Still, he resolved to make the best of his new situation, and quickly asserted himself as the team’s best player.
In the process, he became one of the league’s best, too — finally bringing an end to the perception that he was a supremely talented athlete who had never quite lived up to his promise.
“Whatever anybody thought of our players when trades were made, whatever anybody thought of our team before the season started, I would say a lot of those people were wrong — and Lauri being an All-Star would be a giant stamp on that,” Hardy said. “… You never want to judge a player too early. There’s context to everything in the NBA, there’s situations that are good for some guys and not good for other guys, and sometimes you just have to find your footing.
“I think it would speak to Lauri, I think it would speak to his maturity, his work ethic, and the way that he’s navigated the early part of his NBA career,” Hardy added. “It would speak a lot to his teammates here and how much trust they put in him. He’s the first person to say his success is not because he dribbles the ball up the court and makes a move and shoots; he plays within the context of our group. He wants to win and they want to win, and they know that he’s the guy.”
Now, Markkanen is part of a more select group.

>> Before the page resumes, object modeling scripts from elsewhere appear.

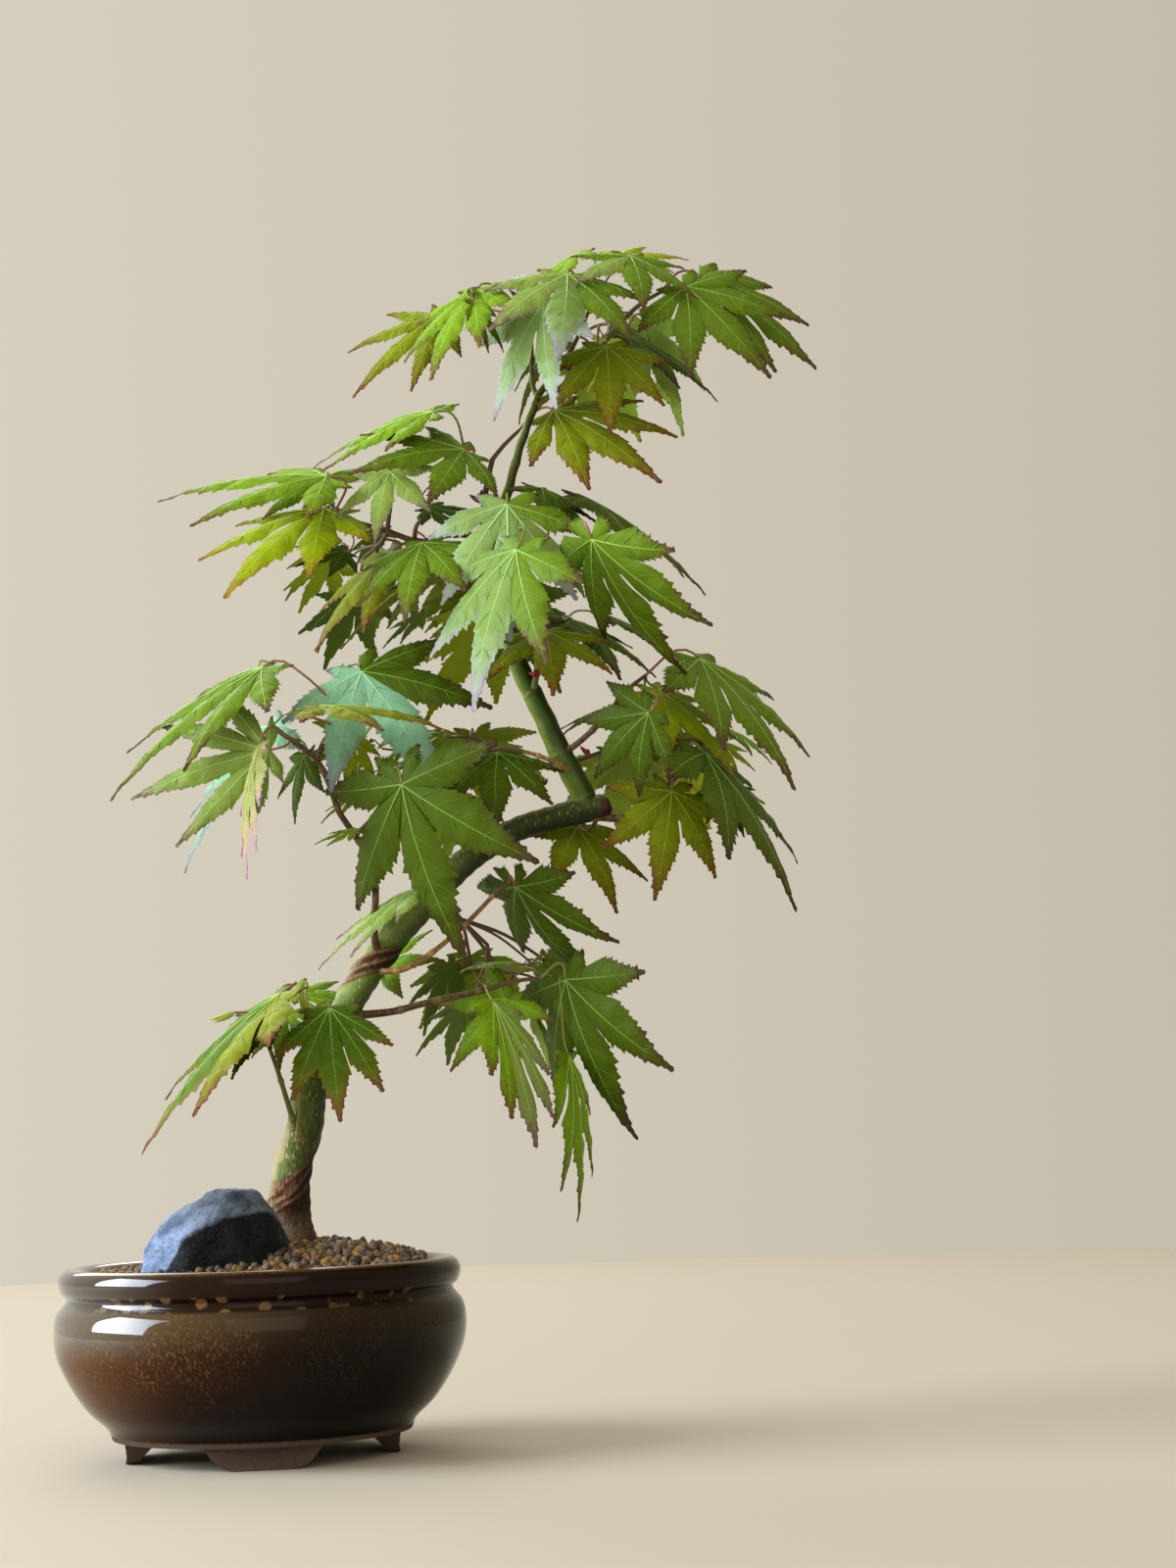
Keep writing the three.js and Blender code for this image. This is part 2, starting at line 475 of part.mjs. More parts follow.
// The bowl's section from the underside out, over the lip and down the inside
function bowlProfile() {
  const inside = BELLY_RADIUS - WALL;
  return [
    [0, FOOT_HEIGHT], [BASE_RADIUS, FOOT_HEIGHT], [BASE_RADIUS + 1.2, FOOT_HEIGHT + 3],
    [BASE_RADIUS + 7.5, FOOT_HEIGHT + 9], [BASE_RADIUS + 13, FOOT_HEIGHT + 17],
    [BELLY_RADIUS - 1, BELLY_HEIGHT - 7], [BELLY_RADIUS, BELLY_HEIGHT], [BELLY_RADIUS - 1, BELLY_HEIGHT + 6],
    [NECK_RADIUS, NECK_HEIGHT], [LIP_RADIUS - 0.8, NECK_HEIGHT + 2], [LIP_RADIUS, LIP_HEIGHT],
    [LIP_RADIUS - 1.5, RIM_HEIGHT - 0.8], [LIP_RADIUS - 4, RIM_HEIGHT], [MOUTH_RADIUS + 1, RIM_HEIGHT - 1.5],
    [MOUTH_RADIUS, RIM_HEIGHT - 5], [MOUTH_RADIUS, NECK_HEIGHT], [inside, BELLY_HEIGHT],
    [inside - 6, FOOT_HEIGHT + 17], [BASE_RADIUS - 4, FOOT_HEIGHT + 6.5], [0, FOOT_HEIGHT + 6],
  ];
}

function lathe(profile) {
  const turned = new THREE.LatheGeometry(profile.map(([r, z]) => new THREE.Vector2(r, z)), SIDES);
  turned.rotateX(Math.PI / 2);
  return turned;
}

// A foot with a cloud outline, its outer face sloping in and its inner face hollowed to a flat sole
function foot(turn) {
  const [top, sole] = [FOOT_TOP_WIDTH / 2, FOOT_SOLE_WIDTH / 2];
  const shape = new THREE.Shape();
  shape.moveTo(-top, FOOT_HEIGHT + FOOT_SUNK);
  shape.lineTo(-top, FOOT_HEIGHT - 0.5);
  shape.bezierCurveTo(-top + 1.5, FOOT_HEIGHT * 0.5, -sole - 4.5, 0, -sole, 0);
  shape.lineTo(sole, 0);
  shape.bezierCurveTo(sole + 4.5, 0, top - 1.5, FOOT_HEIGHT * 0.5, top, FOOT_HEIGHT - 0.5);
  shape.lineTo(top, FOOT_HEIGHT + FOOT_SUNK);
  const depth = FOOT_OUTER - FOOT_INNER;
  const block = new THREE.ExtrudeGeometry(shape, { depth, bevelEnabled: false, curveSegments: 4 });
  block.rotateX(Math.PI / 2);
  block.translate(0, FOOT_OUTER, 0);
  const place = block.attributes.position;
  for (let i = 0; i < place.count; i++) {
    const [x, y, z] = [place.getX(i), place.getY(i), place.getZ(i)];
    const low = THREE.MathUtils.clamp(1 - z / FOOT_HEIGHT, 0, 1);
    if (y < FOOT_INNER + depth / 2) {
      place.setY(i, y + FOOT_HOLLOW * Math.sqrt(low));
      continue;
    }
    place.setY(i, Math.sqrt(Math.max(y * y - x * x, 1)) - FOOT_SLOPE * low);
  }
  block.rotateZ(rad(turn));
  return solid(block);
}

function pot() {
  let body = solid(lathe(bowlProfile()));
  for (let i = 0; i < 4; i++) {
    body = body.add(foot(POT_TURN + 90 * i));
  }
  return body;
}

// The height of the gravel at a place
function gravelHeight(x, y) {
  const away = Math.hypot(x - TRUNK_FOOT[0], y - TRUNK_FOOT[1]) - PATCH_RADIUS;
  const fall = THREE.MathUtils.smoothstep(away, 0, MOUND_RADIUS);
  return THREE.MathUtils.lerp(GROUND - GAP, GRAVEL_EDGE, fall);
}

function gravel() {
  const wall = bowlProfile().slice(-5).reverse().map(([r, z], i) => [i === 0 ? 0 : r - GAP, z + GAP]);
  const edge = MOUTH_RADIUS - GAP;
  const rings = [1, 0.75, 0.5, 0.25, 0].map((share) => [edge * share, GRAVEL_EDGE]);
  const turned = lathe([...wall, ...rings]);
  const place = turned.attributes.position;
  for (let i = 0; i < place.count; i++) {
    if (place.getZ(i) > GRAVEL_EDGE - 0.01) {
      place.setZ(i, gravelHeight(place.getX(i), place.getY(i)));
    }
  }
  return solid(turned);
}

function rock(extra = 0) {
  let body = solid(new THREE.SphereGeometry(34, 24, 12)).translate(ROCK_AT);
  for (const [x, y, z, distance] of ROCK_FACETS) {
    const out = new THREE.Vector3(x, y, z).normalize();
    const reach = out.dot(vec(ROCK_AT)) + distance + extra;
    body = body.trimByPlane(out.clone().negate().toArray(), -reach);
  }
  return body;
}

const plant = new THREE.Group();
const stone = rock();
plant.add(mesh("pot", pot(), 0x3a2410, 0.25));
plant.add(mesh("gravel", gravel().subtract(rock(GAP)), 0x8d7350, 0.9));
plant.add(mesh("rock", stone, 0x3d424b, 0.7));

// Each limb stops short of the ones before it, and the trunk stands flat on the gravel
let wood = [];
for (const { name, colour, sides, steps, stations } of LIMBS) {
  let body = limb(stations, steps, sides).trimByPlane([0, 0, 1], GROUND);
  for (const other of wood) {
    body = body.subtract(other);
  }
  plant.add(mesh(name, largest(body.simplify(FINEST)), colour, 0.75));
  wood.push(limb(stations, steps, sides, GAP));
}
wood = wasm.Manifold.union(wood);

const taken = MASSES.flatMap((mass) => mass.leaves.flatMap(bladePlaces));
for (const mass of MASSES) {
  const parts = [limb(mass.stem.map((p) => [...p, STEM_RADIUS]), 2, 4)];
  for (const leaf of mass.leaves) {
    parts.push(petiole(leaf, mass.stem), blade(leaf));
  }
  for (const { root, end, leaves } of mass.grow ? growLeaves(mass, taken) : []) {
    const bend = [0, 1, 2].map((k) => (root[k] + end[k]) / 2 + (k === 2 ? 2 : 0));
    parts.push(limb([root, bend, end].map((p) => [...p, TWIG_RADIUS]), 2, 3));
    for (const leaf of leaves) {
      parts.push(petiole(leaf, [bend, end]), blade(leaf));
    }
  }
  const body = wasm.Manifold.union(parts).subtract(wood);
  plant.add(mesh(mass.name, largest(body.simplify(FINEST)), mass.tint, 0.6));
}

// The model's zero is under the middle of its box
const box = new THREE.Box3().setFromObject(plant);
const middle = box.getCenter(new THREE.Vector3());
plant.position.set(-middle.x, -middle.y, -box.min.z);
plant.updateMatrixWorld(true);

export default plant;
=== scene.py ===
"""A small leaning maple bonsai in a glazed bowl: bark, leaves, gravel, rock and glaze."""

import math

import bmesh
import bpy
import numpy as np
from bpy.props import FloatProperty, FloatVectorProperty, IntProperty, PointerProperty
from mathutils import Matrix, Vector, noise


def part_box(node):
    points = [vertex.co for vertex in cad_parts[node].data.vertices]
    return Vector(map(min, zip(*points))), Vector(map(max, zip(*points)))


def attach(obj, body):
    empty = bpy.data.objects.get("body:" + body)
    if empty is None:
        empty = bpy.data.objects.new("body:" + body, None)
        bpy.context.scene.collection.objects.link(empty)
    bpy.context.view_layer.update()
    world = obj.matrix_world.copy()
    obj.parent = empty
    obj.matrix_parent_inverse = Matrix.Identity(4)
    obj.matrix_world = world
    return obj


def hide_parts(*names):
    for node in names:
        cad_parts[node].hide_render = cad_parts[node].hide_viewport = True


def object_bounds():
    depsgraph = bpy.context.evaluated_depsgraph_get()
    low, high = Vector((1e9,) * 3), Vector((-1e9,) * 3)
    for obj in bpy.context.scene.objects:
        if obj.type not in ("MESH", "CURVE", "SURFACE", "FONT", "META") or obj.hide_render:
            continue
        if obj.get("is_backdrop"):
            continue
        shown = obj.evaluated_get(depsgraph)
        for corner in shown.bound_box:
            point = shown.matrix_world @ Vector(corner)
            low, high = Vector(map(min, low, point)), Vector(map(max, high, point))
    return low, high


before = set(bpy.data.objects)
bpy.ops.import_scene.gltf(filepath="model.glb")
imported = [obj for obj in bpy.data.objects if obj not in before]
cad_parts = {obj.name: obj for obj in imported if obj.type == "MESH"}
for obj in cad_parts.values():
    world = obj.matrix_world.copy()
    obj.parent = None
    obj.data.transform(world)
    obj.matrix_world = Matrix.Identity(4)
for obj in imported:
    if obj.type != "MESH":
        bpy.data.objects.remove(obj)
CAD_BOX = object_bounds()

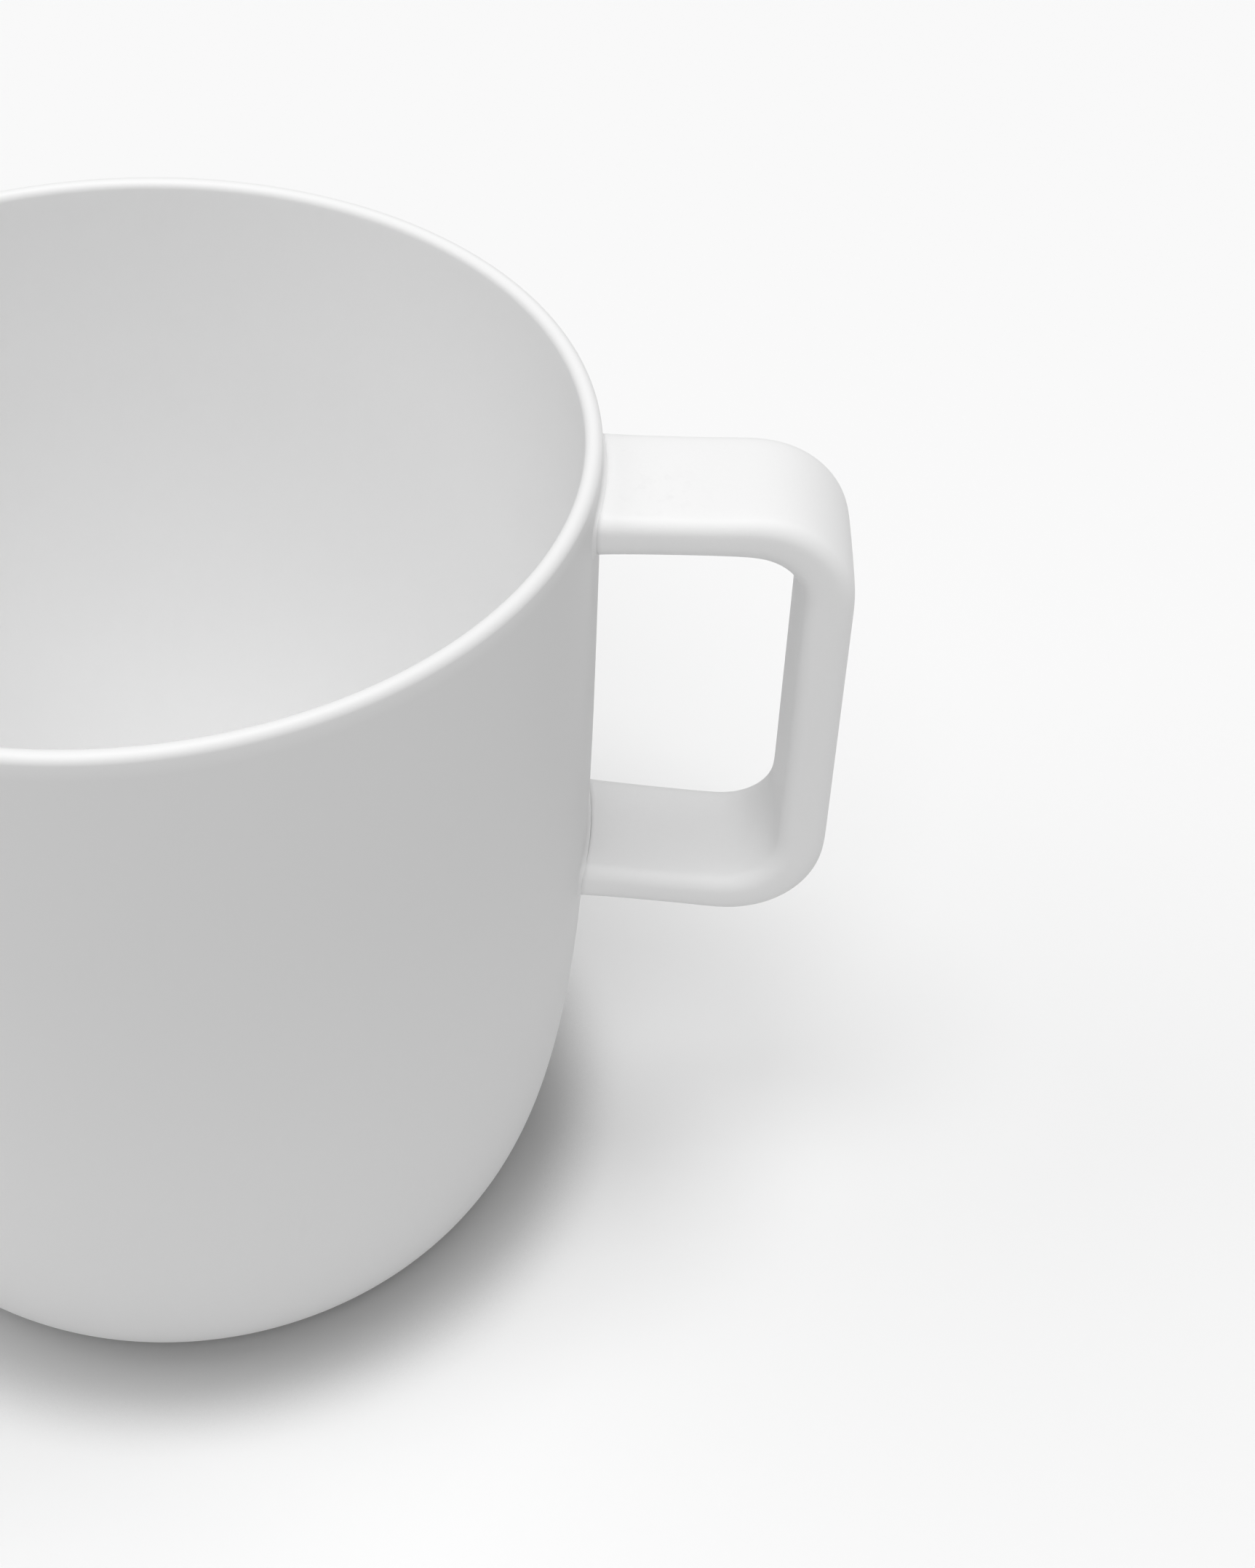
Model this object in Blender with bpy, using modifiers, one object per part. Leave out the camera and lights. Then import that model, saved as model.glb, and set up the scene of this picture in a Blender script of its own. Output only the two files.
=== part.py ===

After LeBron James (Lakers), Nikola Jokic (Nuggets), Luka Doncic (Mavericks), Steph Curry (Warriors), and Zion Williamson (Pelicans) were announced as the West’s starters last week, Markkanen was named a reserve during Thursday evening’s TNT broadcast along the likes of Ja Morant (Grizzlies), Damian Lillard (Blazers), Shai Gilgeous-Alexander (Thunder), Domantas Sabonis (Kings), Paul George (Clippers), and Jaren Jackson Jr. (Grizzlies).
The Eastern Conference starters are Giannis Antetokounmpo (Bucks), Kevin Durant (Nets), Jayson Tatum (Celtics), Kyrie Irving (Nets), and Mitchell (Cavaliers). The East reserves announced Thursday include Joel Embiid (76ers), Jaylen Brown (Celtics), Tyrese Haliburton (Pacers), Bam Adebayo (Heat), DeMar DeRozan (Bulls), Jrue Holiday (Bucks), and Julius Randle (Knicks).
James and Antetokounmpo will serve as team captains, and — about a half-hour or so ahead of the All-Star Game’s tipoff — will draft their teams (starters first, then reserves) playground-style right then and there.
Team James will be coached by Denver’s Michael Malone. Team Giannis will be coached by Boston’s Joe Mazzulla.
Markkanen’s was the penultimate name announced, and he acknowledged feeling the nervousness as player after player went by and he wasn’t yet among them.
“I was at home on the couch with my family and my agent — so it was a little bit of a nerve-wracking experience,” he said. “… When they announced Paul George — I knew the guys I was competing against, so that was kind of a nerve-wracking moment waiting ’til the next name.”